Inorganic asymmetric synthesis: asymmetric synthesis of a two-bladed propeller, octahedral metal complex

A C2 hexadentate, in which two pyridine-2-aldehyde 2'-pyridylhydrazone (PAPHY) groups are linked to a chiral auxiliary derived from (R,R)-tartaric acid, (R,R)-1, reacts with iron(II) benzenesulfonate to give the two-bladed propeller, octahedral complex (P(Fe))-[Fe{(R,R)-1}](PhSO3)2 with complete diastereoselectivity, as determined by 1H NMR spectroscopy and X-ray crystallography.
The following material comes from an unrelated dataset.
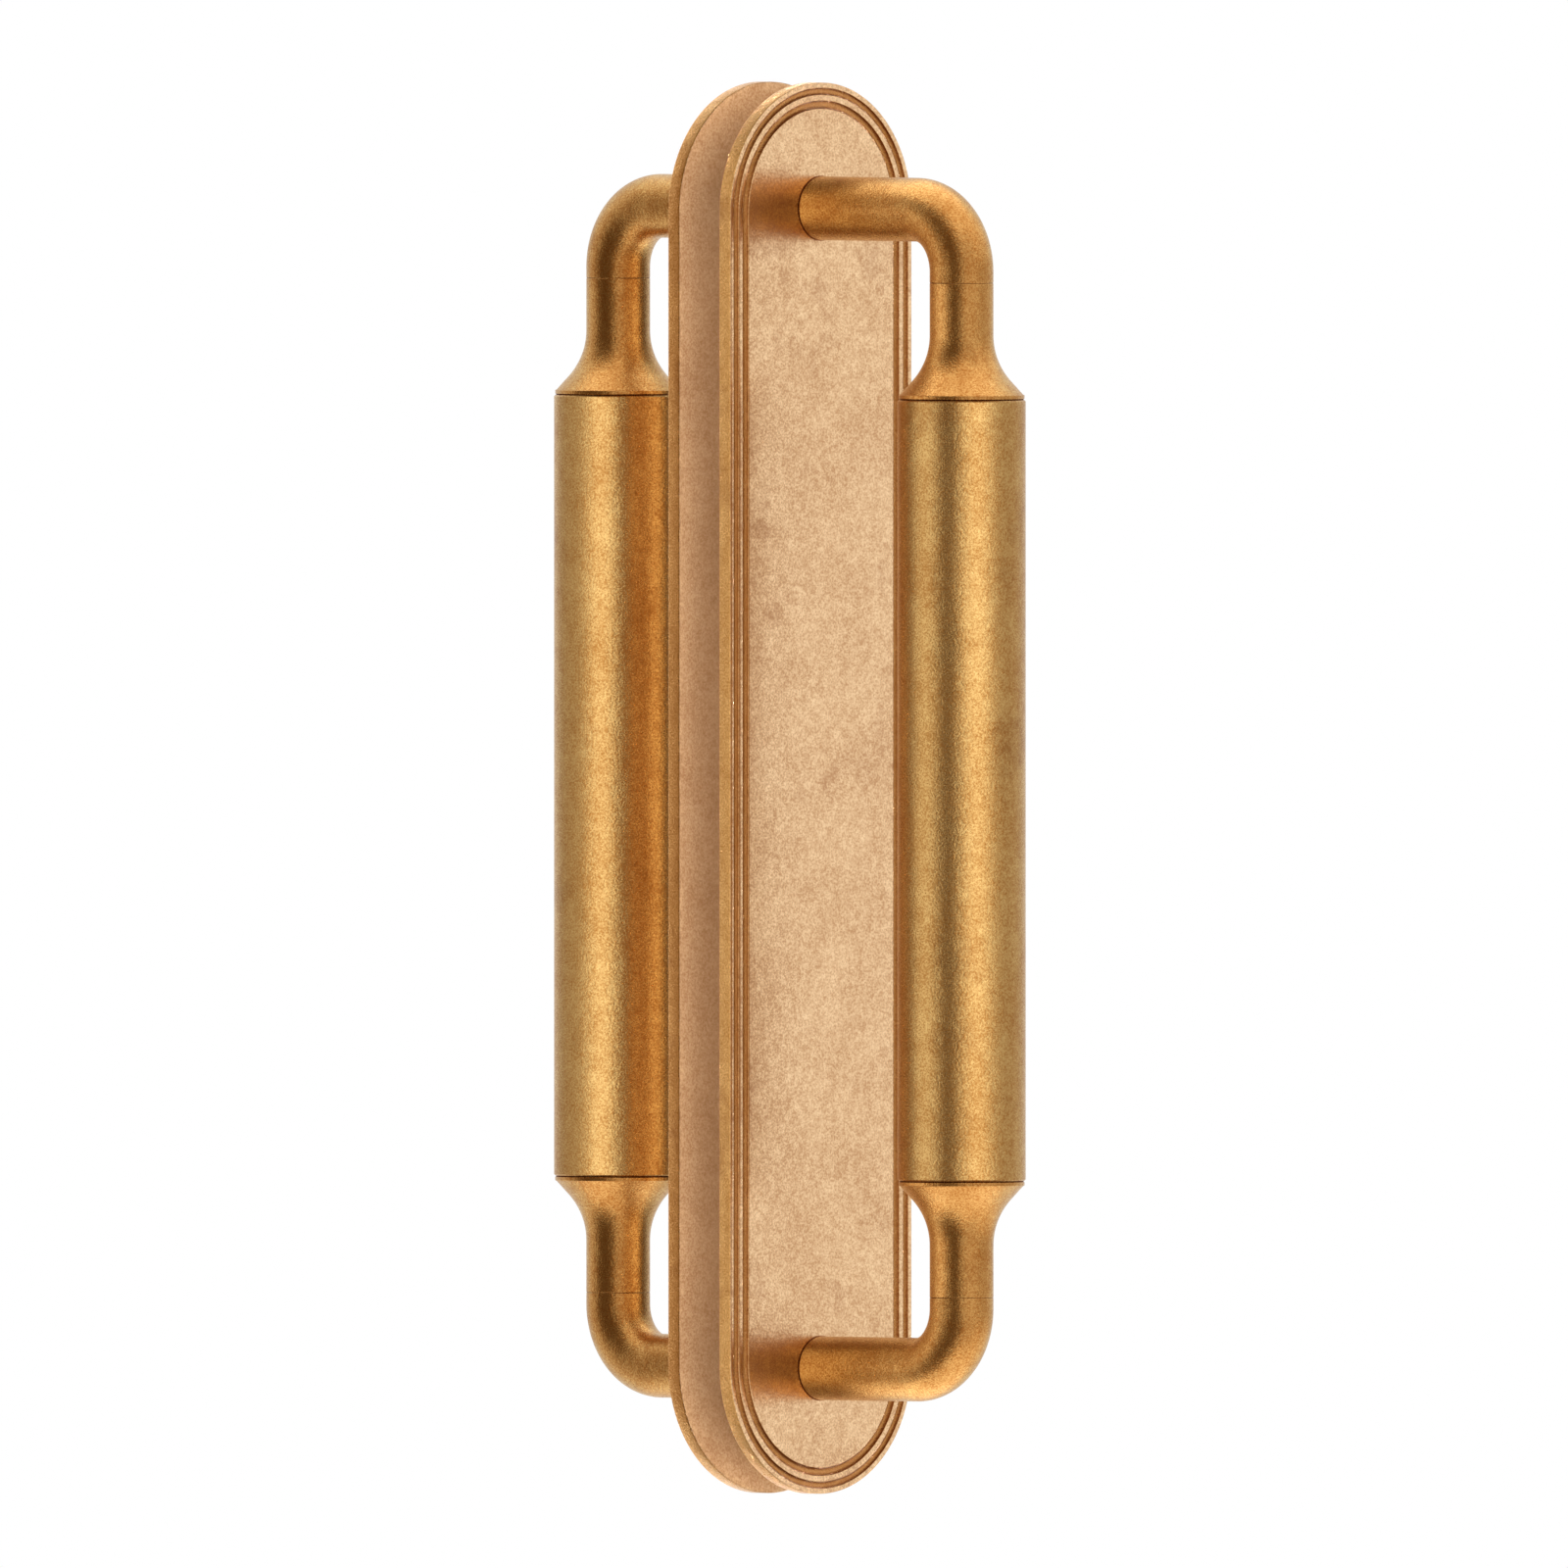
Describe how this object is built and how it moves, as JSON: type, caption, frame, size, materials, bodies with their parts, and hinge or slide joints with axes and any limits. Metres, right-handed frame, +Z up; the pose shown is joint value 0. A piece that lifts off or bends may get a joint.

Saponification of the ester linkages and deprotonation of the hydrazone-NH groups in the configurationally pure diastereomer affords the complex (P(Fe))-[Fe(5-HOCH2PAPY)2] with 85% retention of configuration at the iron stereocenter, as determined by reprotonation of the neutral complex with enantiomerically pure (aR)-binaphthyl phosphoric acid and analysis of the 1H NMR spectrum of the mixture of diastereomeric salts produced. This is the first asymmetric synthesis of a two-bladed propeller, octahedral metal complex by the classical organic methodology of chiral auxiliary-directed, asymmetric synthesis.